В августе зачастил оболтус, правда, только на выходные. Малина ему обломилась, начальница заставила работать, теперь отпуска он до октября не дождется. А ему так хотелось приехать на пару недель, порыбачить. Римма жалела его, кормила на убой и обещала, если что, похлопотать, подергать старые ниточки.
– Бать, я лучше тебя попрошу. Ты ведь авторитетней. О тебе до сих пор в газетах пишут. Мол, рукопожатие крепкое, – да были тут журналисты, задавали однообразные вопросы, для самого настырного это крепкое рукопожатие оказалось единственным, что он смог узнать от меня.
– И только?
– Нет, еще полеты возобновились. Ты ж своим падением сбил график отправки экипажей на полгода.
– Руководителя ЦУПа хоть не отстранили.
– А лучше бы, – вмешалась Римма. – Это он за кораблем не уследил.
Сын с матерью заспорили, а я незаметно для себя отключился, размышляя о своем.
Осень пришла дождями, снулыми, стылыми. Как-то быстро похолодало, бабье лето мелькнуло и ушло, не простившись. Небо закрыло неподвижными тучами на недели, кажется, даже на месяц. Звезды сквозь него виделись только мне.
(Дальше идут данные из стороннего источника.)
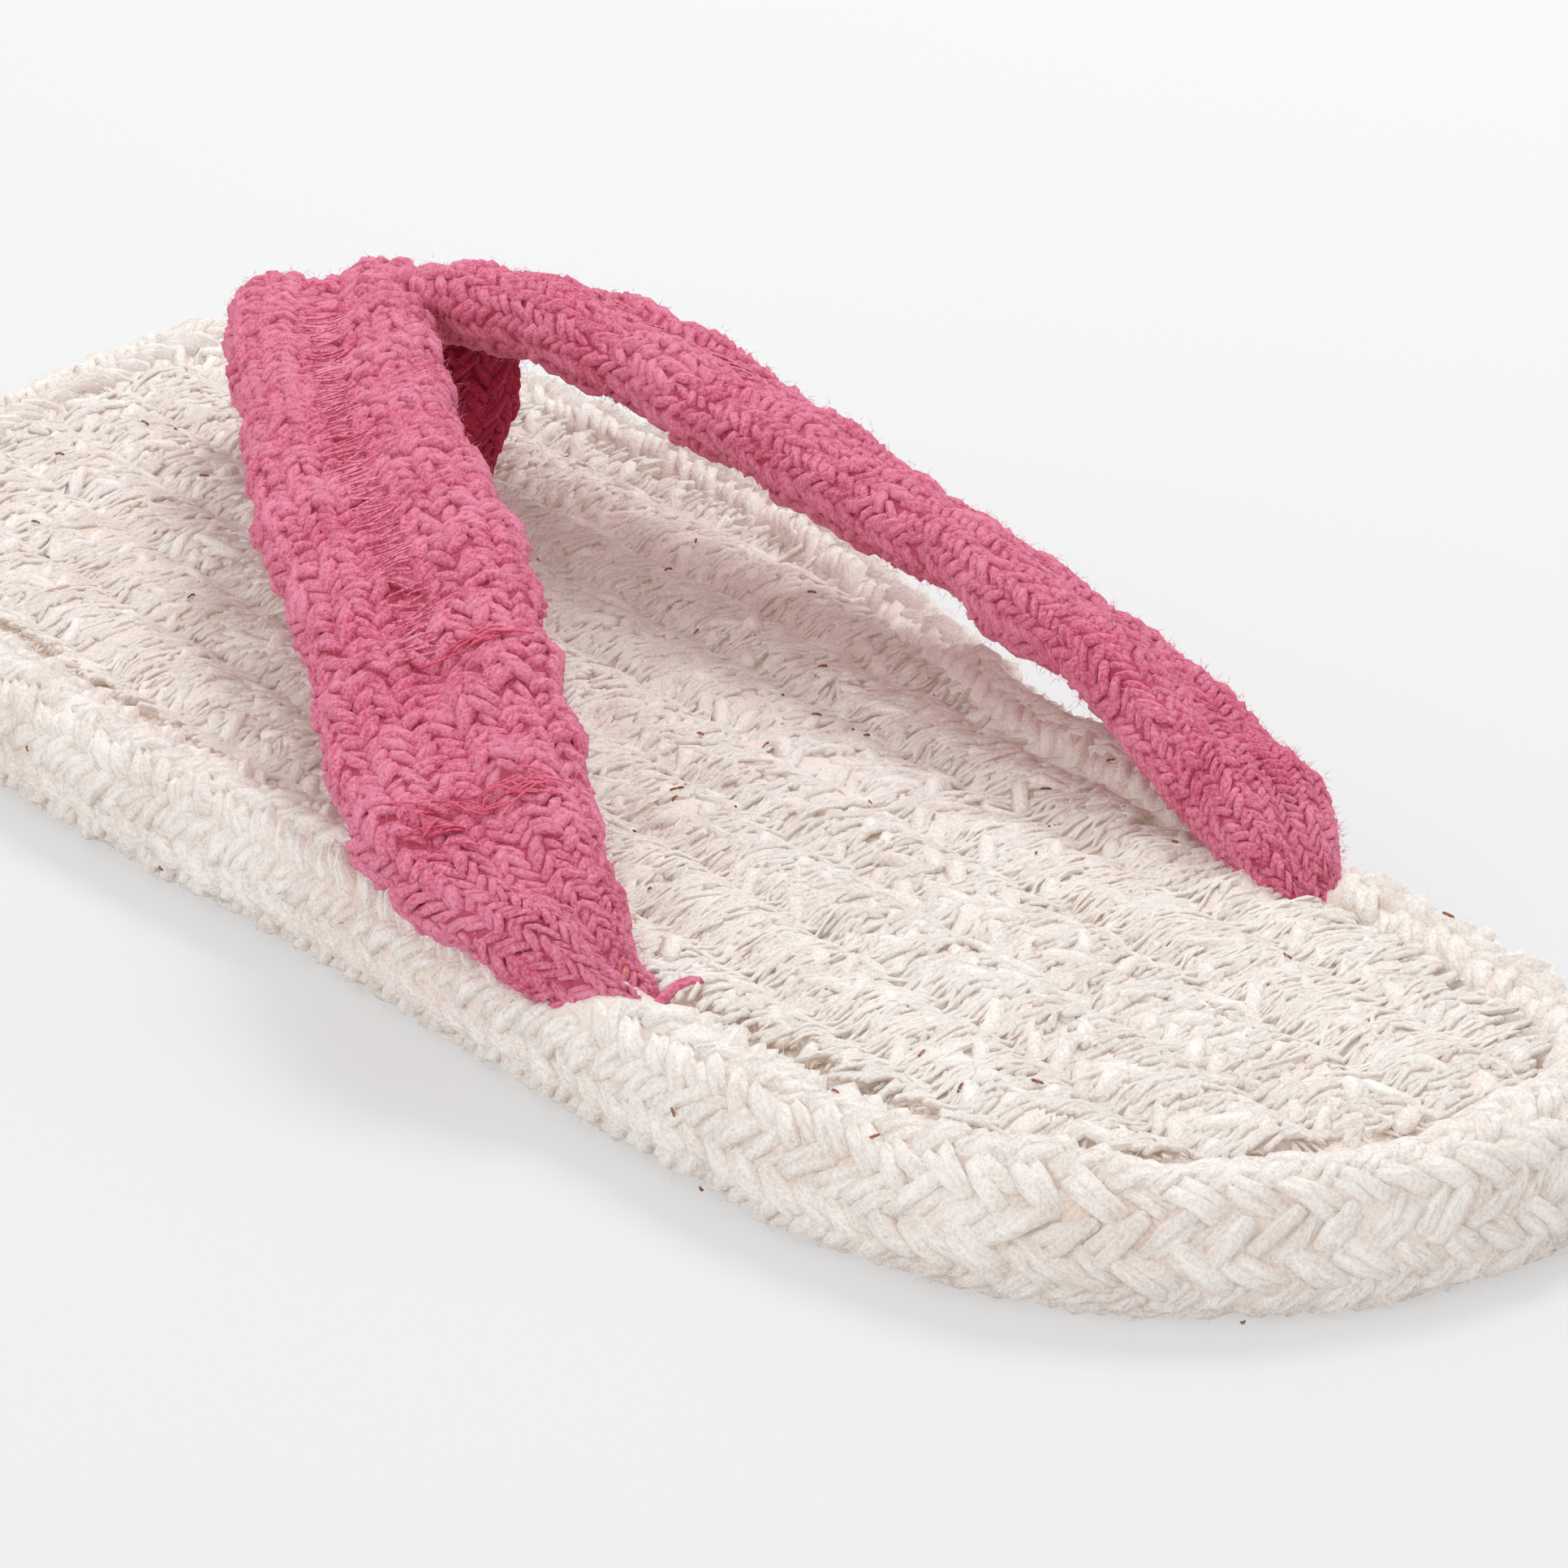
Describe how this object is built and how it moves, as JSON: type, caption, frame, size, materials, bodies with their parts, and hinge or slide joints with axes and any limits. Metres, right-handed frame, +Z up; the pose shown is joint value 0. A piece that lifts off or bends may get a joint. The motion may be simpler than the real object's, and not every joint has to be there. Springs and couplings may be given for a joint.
{
  "type": "toe post sandal",
  "caption": "Flat left-foot toe post sandal: a cream braided sole with a plump braided rim, and a V of broad pink double-cord straps held between the toes by a short post.",
  "frame": {"origin": "on the floor, under the middle of the sandal's bounding box", "axes": "+Y along the foot towards the toe, +X to the medial side (the big toe's side), +Z up"},
  "size_m": [0.0918, 0.252, 0.0328],
  "materials": {
    "cream_braid": "matte braided cotton, undyed",
    "pink_braid": "matte braided cotton, dyed pink"
  },
  "bodies": {
    "root": {"sole_rim": "cream_braid", "sole_rows": "cream_braid", "upper_straps": "pink_braid", "toe_post": "pink_braid"}
  },
  "joints": []
}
Потом приснился первый старт. Римма права, с первого же раза у меня все не как у всех – сначала запуск перенесли на сутки из-за неполадок в ракете, наутро следующего дня зарядил мелкий дождичек. Когда автобус, везший нас на площадку номер три, остановился, чтоб мы сходили «на колесо» перед запуском – делать все пришлось очень шустро. Часом позже, под вспышки блицев, рапортовали главному о готовности к полету, а затем поднимались по скользкой металлической лестнице до лифта. Помню, чуть не брякнулся, пока забирался на эту круть. И долго стоял на площадке, махая операторам и фотографам, очень хотелось, чтоб в этот момент семья видела меня на экранах, чтоб прямая трансляция не прервалась, чтоб они успели пожелать всего, а я бы вернулся. Удивительно, но тогда уже думалось о прибытии. Как будто все успел увидеть и перечувствовать.
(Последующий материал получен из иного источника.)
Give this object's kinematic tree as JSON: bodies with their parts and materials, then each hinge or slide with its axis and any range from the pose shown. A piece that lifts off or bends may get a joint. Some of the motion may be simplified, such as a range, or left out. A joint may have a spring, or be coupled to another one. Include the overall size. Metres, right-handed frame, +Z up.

Днями позже, вернувшись с велосипедной прогулки под крапавшим дождичком, вместе с влажным дождевиком принес жене давно вызревавшее: завтра уезжаю в Москву. Нет, в ЦУП проситься не буду, хочу поговорить с Павлом Николаевичем. Римма вздрогнула, как от удара. Нет, она ждала этого, предчувствовала, понимала, ведь третий раз, но и не верила, не хотела – после всего происшедшего. После безумного спуска и долгих поисков на Урале. Сергей и тот утихомирился, когда приезжал, говорил, скоро станет преподавать аспирантам, и вообще займется собственными хвостами. Хочет дожать докторскую, давно над ней сидит. Я тогда смотрел на него и не узнавал командира. Будто не он говорит, будто слова в его уста вложены Риммой. Говорили в тот раз недолго, попрощались сухо. Наверное. Еще и это подействовало. Вкупе с небесным омутом.
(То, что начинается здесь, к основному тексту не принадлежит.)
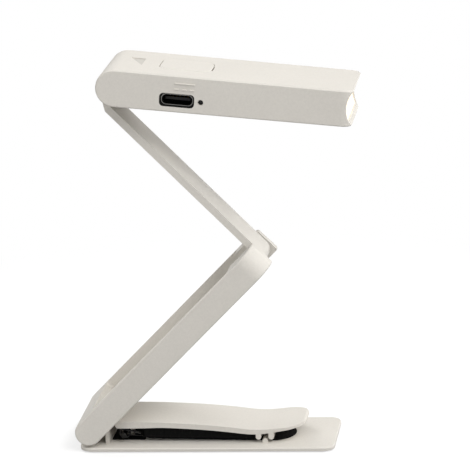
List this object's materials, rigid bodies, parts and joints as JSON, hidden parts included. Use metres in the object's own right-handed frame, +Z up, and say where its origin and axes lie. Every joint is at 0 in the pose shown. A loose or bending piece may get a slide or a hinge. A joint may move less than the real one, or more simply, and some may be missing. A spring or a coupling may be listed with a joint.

– Хоть бы он с тобой и разговаривать не стал. Хоть бы его не застал. Хоть бы… только, пожалуйста, вернись. Обещаешь?
– А куда я денусь. После такого…
– Нет, ты мне скажи.
– Обещаю.
Руководитель Центра подготовки тоже встретил неласково. Ему как раз прочистили уши на встрече на высшем уровне, так что и меня он встретил не сразу, и встречу дважды переносил, будто добиваясь того же, чего и супружница. Вот только я оказался настойчивей. Поймал его в холле центрального входа, возле панно. Деваться оказалось некуда, он долго молча слушал. Потом покачал головой.
– Ты хоть понимаешь, чего просишь? Сам подумай, полгода как брякнулся с орбиты, три недели лежмя лежал. В «клуб двадцать» записали, что это не причина для отказа? А теперь опять на программу собрался. Тебя ж медицина еще до конца не исследовала.
– Я летом диспансеризацию прошел.
– У нас тут, сам знаешь, что происходит. Вон на следующем «Союзе» две дюжины неполадок нашли. И это только при первых испытаниях.
– Я привык к неполадкам в каждом полете.
– И потом, Сергей, он ведь нормальный, отказался от всего, пошел преподавать.
– Я не такой.
– Да, это точно. Упертый, хоть ты что. Хочешь, чтоб тебя первая же центрифуга размазала?